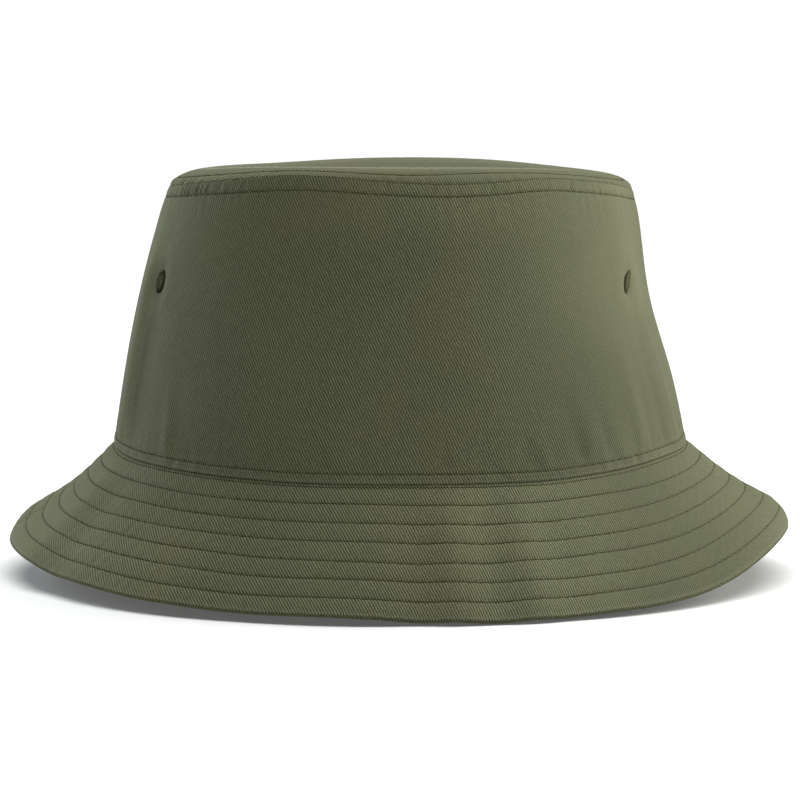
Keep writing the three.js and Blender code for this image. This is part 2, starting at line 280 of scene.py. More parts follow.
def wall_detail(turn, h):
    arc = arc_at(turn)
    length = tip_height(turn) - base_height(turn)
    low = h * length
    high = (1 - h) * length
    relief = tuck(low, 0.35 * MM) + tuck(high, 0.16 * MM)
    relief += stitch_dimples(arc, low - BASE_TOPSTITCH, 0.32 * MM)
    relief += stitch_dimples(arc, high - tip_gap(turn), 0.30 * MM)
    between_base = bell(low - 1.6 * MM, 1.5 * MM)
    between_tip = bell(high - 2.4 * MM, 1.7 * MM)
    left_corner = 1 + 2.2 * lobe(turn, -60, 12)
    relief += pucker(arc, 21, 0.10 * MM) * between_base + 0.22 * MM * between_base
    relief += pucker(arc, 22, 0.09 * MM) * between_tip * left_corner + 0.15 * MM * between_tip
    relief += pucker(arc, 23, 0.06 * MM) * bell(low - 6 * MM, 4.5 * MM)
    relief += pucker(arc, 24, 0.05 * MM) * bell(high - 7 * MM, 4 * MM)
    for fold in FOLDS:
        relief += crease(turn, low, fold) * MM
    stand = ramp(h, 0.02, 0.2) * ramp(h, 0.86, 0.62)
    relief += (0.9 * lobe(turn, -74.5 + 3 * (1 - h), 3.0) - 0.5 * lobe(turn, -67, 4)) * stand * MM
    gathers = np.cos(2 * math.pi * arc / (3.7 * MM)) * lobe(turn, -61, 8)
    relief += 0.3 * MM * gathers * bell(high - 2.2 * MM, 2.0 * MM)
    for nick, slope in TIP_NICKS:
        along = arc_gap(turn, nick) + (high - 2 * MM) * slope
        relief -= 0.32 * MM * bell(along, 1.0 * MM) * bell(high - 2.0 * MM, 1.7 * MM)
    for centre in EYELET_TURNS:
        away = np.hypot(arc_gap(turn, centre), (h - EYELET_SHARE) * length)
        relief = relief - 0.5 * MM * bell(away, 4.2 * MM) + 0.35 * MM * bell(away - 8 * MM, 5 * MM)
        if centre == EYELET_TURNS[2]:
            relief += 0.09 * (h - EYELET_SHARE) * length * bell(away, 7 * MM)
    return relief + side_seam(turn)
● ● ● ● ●
## Problem description
Write out the listing once more, matching it exactly.

## Exercise result
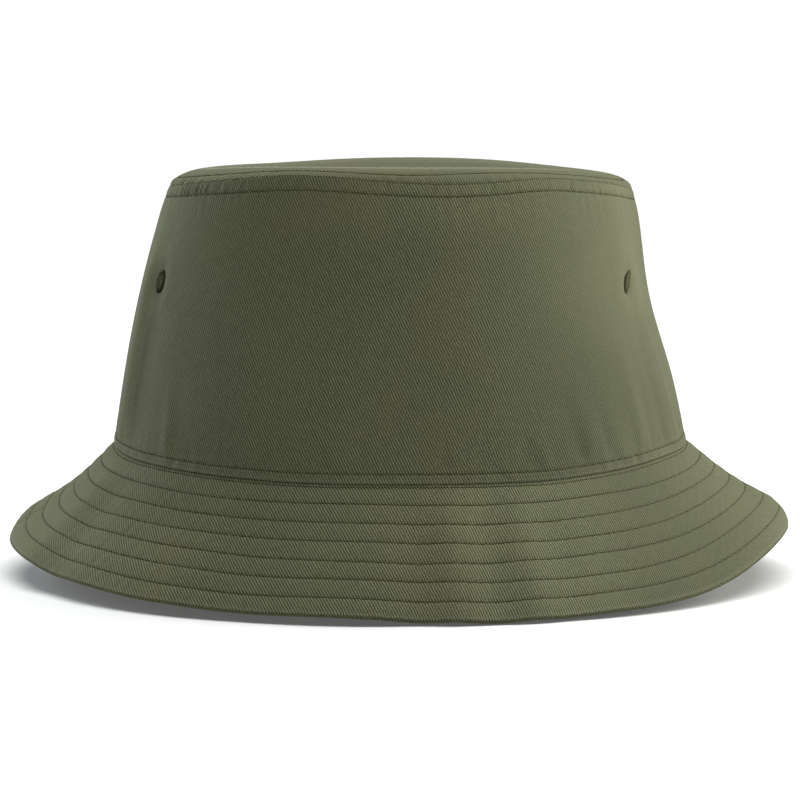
Keep writing the three.js and Blender code for this image. This is part 2, starting at line 280 of scene.py. More parts follow.
def wall_detail(turn, h):
    arc = arc_at(turn)
    length = tip_height(turn) - base_height(turn)
    low = h * length
    high = (1 - h) * length
    relief = tuck(low, 0.35 * MM) + tuck(high, 0.16 * MM)
    relief += stitch_dimples(arc, low - BASE_TOPSTITCH, 0.32 * MM)
    relief += stitch_dimples(arc, high - tip_gap(turn), 0.30 * MM)
    between_base = bell(low - 1.6 * MM, 1.5 * MM)
    between_tip = bell(high - 2.4 * MM, 1.7 * MM)
    left_corner = 1 + 2.2 * lobe(turn, -60, 12)
    relief += pucker(arc, 21, 0.10 * MM) * between_base + 0.22 * MM * between_base
    relief += pucker(arc, 22, 0.09 * MM) * between_tip * left_corner + 0.15 * MM * between_tip
    relief += pucker(arc, 23, 0.06 * MM) * bell(low - 6 * MM, 4.5 * MM)
    relief += pucker(arc, 24, 0.05 * MM) * bell(high - 7 * MM, 4 * MM)
    for fold in FOLDS:
        relief += crease(turn, low, fold) * MM
    stand = ramp(h, 0.02, 0.2) * ramp(h, 0.86, 0.62)
    relief += (0.9 * lobe(turn, -74.5 + 3 * (1 - h), 3.0) - 0.5 * lobe(turn, -67, 4)) * stand * MM
    gathers = np.cos(2 * math.pi * arc / (3.7 * MM)) * lobe(turn, -61, 8)
    relief += 0.3 * MM * gathers * bell(high - 2.2 * MM, 2.0 * MM)
    for nick, slope in TIP_NICKS:
        along = arc_gap(turn, nick) + (high - 2 * MM) * slope
        relief -= 0.32 * MM * bell(along, 1.0 * MM) * bell(high - 2.0 * MM, 1.7 * MM)
    for centre in EYELET_TURNS:
        away = np.hypot(arc_gap(turn, centre), (h - EYELET_SHARE) * length)
        relief = relief - 0.5 * MM * bell(away, 4.2 * MM) + 0.35 * MM * bell(away - 8 * MM, 5 * MM)
        if centre == EYELET_TURNS[2]:
            relief += 0.09 * (h - EYELET_SHARE) * length * bell(away, 7 * MM)
    return relief + side_seam(turn)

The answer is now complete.